---------- DATA SECTION ----------

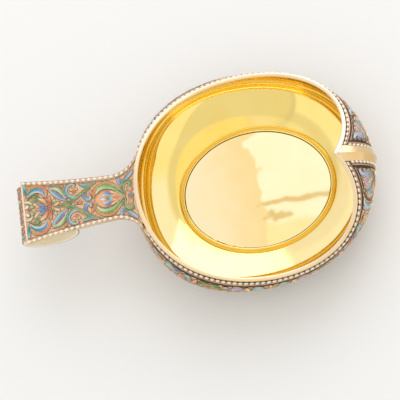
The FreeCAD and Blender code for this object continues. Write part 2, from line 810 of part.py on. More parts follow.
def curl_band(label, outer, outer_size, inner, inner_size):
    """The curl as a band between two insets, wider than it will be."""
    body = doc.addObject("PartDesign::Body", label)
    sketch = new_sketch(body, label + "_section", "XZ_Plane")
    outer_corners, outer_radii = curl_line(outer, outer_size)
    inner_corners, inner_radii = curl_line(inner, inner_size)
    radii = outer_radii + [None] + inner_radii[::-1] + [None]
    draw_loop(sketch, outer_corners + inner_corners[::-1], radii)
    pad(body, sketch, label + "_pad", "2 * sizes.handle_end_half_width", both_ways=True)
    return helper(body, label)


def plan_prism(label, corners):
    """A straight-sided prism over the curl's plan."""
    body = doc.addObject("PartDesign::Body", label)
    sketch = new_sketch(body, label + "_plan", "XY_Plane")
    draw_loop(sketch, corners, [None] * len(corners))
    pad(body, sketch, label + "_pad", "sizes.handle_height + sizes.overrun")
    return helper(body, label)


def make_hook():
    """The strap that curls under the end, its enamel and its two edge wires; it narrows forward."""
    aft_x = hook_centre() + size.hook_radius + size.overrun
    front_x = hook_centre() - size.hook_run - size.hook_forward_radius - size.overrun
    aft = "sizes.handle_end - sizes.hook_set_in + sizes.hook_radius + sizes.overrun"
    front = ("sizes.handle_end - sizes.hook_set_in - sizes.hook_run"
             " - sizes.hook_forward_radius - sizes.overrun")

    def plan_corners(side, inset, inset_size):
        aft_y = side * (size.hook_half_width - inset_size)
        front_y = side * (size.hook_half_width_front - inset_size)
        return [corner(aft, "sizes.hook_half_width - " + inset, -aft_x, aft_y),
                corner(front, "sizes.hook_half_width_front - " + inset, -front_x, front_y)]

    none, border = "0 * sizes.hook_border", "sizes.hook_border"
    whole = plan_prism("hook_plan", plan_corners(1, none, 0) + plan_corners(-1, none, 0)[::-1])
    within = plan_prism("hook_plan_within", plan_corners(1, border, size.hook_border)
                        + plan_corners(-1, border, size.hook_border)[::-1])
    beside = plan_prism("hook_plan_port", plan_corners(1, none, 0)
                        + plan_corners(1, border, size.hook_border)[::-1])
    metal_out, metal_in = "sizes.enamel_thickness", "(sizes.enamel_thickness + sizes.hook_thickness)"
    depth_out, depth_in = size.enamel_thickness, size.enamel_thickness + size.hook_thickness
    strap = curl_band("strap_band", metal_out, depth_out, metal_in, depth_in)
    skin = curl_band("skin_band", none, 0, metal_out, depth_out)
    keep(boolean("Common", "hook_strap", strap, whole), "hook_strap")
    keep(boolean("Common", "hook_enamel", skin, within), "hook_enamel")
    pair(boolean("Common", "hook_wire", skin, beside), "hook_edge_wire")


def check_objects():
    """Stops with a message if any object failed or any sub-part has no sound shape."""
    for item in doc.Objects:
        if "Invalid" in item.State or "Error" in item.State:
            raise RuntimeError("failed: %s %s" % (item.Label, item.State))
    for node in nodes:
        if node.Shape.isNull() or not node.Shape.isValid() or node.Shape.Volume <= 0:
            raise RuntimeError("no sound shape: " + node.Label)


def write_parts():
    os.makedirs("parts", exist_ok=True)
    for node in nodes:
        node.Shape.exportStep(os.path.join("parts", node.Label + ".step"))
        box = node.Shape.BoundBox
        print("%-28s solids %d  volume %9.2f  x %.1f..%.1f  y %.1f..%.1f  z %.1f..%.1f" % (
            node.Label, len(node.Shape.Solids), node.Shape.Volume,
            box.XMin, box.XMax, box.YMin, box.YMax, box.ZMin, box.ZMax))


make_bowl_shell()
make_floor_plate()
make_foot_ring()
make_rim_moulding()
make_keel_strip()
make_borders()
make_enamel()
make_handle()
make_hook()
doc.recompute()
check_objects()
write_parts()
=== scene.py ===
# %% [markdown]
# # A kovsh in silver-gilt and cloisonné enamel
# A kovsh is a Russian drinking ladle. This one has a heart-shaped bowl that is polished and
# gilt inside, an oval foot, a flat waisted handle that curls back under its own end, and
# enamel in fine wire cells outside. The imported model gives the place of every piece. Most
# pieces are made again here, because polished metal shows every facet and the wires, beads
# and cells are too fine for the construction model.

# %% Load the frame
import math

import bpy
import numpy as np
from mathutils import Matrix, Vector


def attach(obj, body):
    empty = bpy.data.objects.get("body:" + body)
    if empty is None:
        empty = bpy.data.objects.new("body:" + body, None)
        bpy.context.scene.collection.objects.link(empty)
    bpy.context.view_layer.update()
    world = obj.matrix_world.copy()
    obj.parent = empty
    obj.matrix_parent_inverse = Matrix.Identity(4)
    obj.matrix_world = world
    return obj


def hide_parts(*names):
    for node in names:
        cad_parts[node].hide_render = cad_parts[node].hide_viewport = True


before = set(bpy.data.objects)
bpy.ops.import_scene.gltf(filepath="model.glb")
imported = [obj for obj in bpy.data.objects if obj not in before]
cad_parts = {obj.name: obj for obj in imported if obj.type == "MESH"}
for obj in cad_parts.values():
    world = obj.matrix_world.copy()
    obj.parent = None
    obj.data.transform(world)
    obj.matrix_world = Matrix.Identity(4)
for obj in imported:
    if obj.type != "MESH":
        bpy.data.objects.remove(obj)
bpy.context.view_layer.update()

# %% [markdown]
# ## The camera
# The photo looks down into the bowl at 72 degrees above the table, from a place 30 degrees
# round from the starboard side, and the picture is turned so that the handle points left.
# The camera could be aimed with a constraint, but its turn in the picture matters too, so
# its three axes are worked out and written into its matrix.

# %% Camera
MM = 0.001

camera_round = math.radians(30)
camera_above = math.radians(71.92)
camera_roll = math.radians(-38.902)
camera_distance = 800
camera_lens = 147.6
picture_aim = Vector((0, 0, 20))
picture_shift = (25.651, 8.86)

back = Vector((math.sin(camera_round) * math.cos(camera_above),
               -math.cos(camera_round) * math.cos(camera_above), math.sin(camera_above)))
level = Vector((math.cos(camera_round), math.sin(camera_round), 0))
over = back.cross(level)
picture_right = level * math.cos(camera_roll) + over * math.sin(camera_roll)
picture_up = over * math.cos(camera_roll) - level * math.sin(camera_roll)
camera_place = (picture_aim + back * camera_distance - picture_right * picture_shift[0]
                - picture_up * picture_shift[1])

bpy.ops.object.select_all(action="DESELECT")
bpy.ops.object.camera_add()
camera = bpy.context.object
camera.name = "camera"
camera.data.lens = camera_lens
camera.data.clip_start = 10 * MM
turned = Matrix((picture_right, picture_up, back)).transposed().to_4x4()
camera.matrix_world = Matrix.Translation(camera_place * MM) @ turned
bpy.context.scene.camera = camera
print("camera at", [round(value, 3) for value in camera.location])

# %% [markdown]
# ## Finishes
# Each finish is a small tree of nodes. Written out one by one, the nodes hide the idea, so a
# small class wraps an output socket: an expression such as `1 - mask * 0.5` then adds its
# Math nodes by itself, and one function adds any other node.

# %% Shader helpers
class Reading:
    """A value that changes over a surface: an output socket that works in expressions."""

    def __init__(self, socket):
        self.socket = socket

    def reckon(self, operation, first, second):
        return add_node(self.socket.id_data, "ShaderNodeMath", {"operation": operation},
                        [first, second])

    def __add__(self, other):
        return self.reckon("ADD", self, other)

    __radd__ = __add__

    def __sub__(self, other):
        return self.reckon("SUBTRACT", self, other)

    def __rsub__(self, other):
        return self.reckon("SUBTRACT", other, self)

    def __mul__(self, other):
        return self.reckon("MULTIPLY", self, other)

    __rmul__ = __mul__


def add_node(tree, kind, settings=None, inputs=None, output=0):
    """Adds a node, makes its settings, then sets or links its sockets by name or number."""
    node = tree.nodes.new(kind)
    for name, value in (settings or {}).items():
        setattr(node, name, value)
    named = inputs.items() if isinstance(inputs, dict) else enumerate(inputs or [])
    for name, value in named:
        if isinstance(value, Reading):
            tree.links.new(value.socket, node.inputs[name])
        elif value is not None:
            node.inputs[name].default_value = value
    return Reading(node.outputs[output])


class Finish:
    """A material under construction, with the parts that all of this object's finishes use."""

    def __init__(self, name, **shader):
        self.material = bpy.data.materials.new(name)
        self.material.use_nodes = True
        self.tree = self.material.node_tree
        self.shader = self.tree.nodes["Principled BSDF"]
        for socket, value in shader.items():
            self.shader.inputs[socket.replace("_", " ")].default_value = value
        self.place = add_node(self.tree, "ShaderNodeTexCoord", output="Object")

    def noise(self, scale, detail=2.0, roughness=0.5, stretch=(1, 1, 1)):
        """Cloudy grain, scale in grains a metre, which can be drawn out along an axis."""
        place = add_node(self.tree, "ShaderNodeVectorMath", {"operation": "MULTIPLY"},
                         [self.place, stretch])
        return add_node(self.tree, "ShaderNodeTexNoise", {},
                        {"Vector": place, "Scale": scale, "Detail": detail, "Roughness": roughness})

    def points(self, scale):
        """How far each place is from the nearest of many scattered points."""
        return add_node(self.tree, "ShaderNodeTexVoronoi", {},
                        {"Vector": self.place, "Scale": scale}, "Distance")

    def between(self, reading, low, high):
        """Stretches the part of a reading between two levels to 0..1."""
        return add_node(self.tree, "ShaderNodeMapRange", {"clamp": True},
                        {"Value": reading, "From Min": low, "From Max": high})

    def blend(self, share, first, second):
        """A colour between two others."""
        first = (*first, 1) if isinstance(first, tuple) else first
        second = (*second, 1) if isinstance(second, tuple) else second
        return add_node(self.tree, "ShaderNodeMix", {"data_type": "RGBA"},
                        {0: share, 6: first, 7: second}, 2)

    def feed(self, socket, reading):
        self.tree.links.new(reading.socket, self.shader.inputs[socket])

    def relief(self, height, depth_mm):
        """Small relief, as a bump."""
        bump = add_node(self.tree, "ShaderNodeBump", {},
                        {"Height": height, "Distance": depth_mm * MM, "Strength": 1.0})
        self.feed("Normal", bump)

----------

# REQUIRED WORK
Exactly and only the lines from the line with "bpy.context.scene.collection.objects.link(empty)" to the line with "in imported if", both included, are to be printed.

# RESPONSE FOR THIS EXERCISE
        bpy.context.scene.collection.objects.link(empty)
    bpy.context.view_layer.update()
    world = obj.matrix_world.copy()
    obj.parent = empty
    obj.matrix_parent_inverse = Matrix.Identity(4)
    obj.matrix_world = world
    return obj


def hide_parts(*names):
    for node in names:
        cad_parts[node].hide_render = cad_parts[node].hide_viewport = True


before = set(bpy.data.objects)
bpy.ops.import_scene.gltf(filepath="model.glb")
imported = [obj for obj in bpy.data.objects if obj not in before]
cad_parts = {obj.name: obj for obj in imported if obj.type == "MESH"}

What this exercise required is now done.